Em mim moramos nós, tudo o que construímos e tudo o que você permitiu que me permeasse antes de, enfim, me entregar a mim. Tenho muito a agradecer-te. Te agradeço principalmente por ter aguentado firme minha “ausência”, mesmo sem saber que esperava pela presença. Agradeço a força em trocar de pele tão constantemente, a destreza com que escolheu nossos sapatos e caminhos. Te agradeço por me permitir que agora eu viva inteiro, com os mesmos pés, aqueles que nos convenceram de ainda haver caminho pela frente, estruturando um corpo mais forte e essencial.

A morte do antes que nos fez viver em mim foi a sua descoberta mais linda. Fui resultado da tua coragem em desvestir as possibilidades que nos foram impostas por tanto tempo.
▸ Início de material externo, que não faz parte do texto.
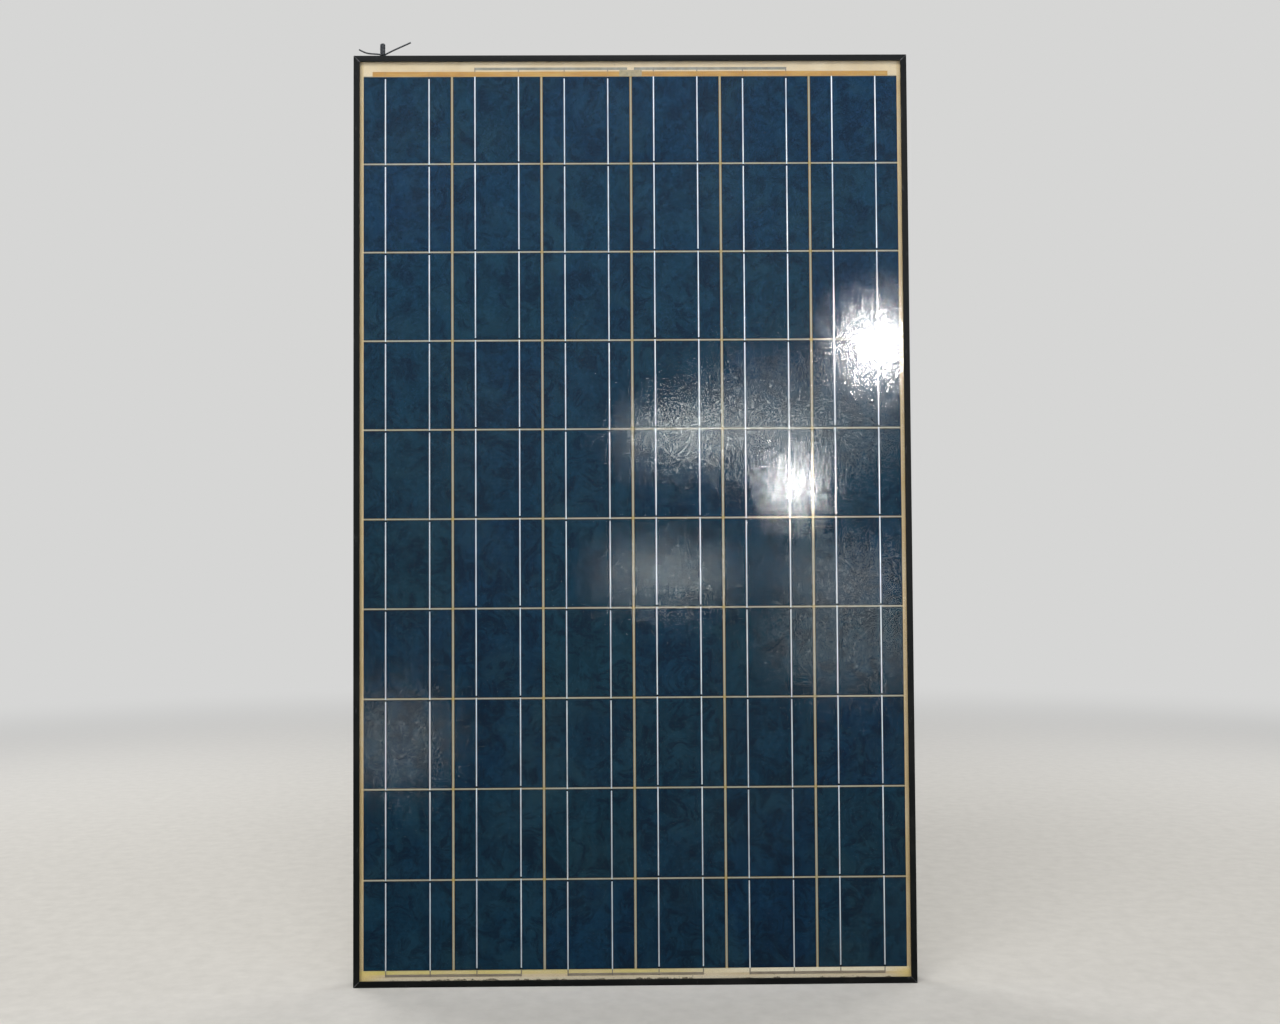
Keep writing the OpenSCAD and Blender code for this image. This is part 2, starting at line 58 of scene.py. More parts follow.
print("panel", round(PANEL_W, 4), "m wide,", round(PANEL_H, 4), "m high")

# %% [markdown]
# ## The camera
# The panel is seen almost square on, from about waist height, with a lens of about 39 mm. The
# camera is set first, by where it stands and how it is turned, because every lamp that glints in
# the glass later is placed from it.

# %% Camera
CAMERA_AT = Vector((-0.0129, -2.5001, 0.7512))
CAMERA_TURN = (91.84, 0.348, -0.569)
LENS_MM = 39.375

camera = bpy.data.objects.new("camera", bpy.data.cameras.new("camera"))
bpy.context.scene.collection.objects.link(camera)
camera.location = CAMERA_AT
camera.rotation_euler = [math.radians(turn) for turn in CAMERA_TURN]
camera.data.lens = LENS_MM
camera.data.clip_start = 0.01
bpy.context.scene.camera = camera
bpy.context.scene.view_settings.view_transform = "Standard"
print("camera stands", round(-CAMERA_AT.y, 2), "m in front")

# %% [markdown]
# ## A short way to write node materials
# A finish is a graph of nodes. Writing each node out by hand hides the idea, so this small class
# adds a node, plugs in what it is given, and hands back its output. A plain number goes on the
# socket itself, and only what changes over the surface is linked. The background of the studio is a
# graph of nodes as well, so the class can also make that.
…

Sou porque você foi. Sou porque você não é mais.

Luiza, mesmo dividindo o corpo com tuas memórias, venho por meio desta pedir e deixar que você se permita ir. Assino aqui um desfecho, uma continuidade pós transição. Na despedida mora a ida — ir para não ficar, ir para que eu continue contando nossa história. Foi em 1993 que começamos essa carta escrita por duas mãos, depois quatro e agora duas de novo, encontrando seu final em vida. Te guardo no bolso, para sempre. Se cuida daí que eu nos cuido daqui.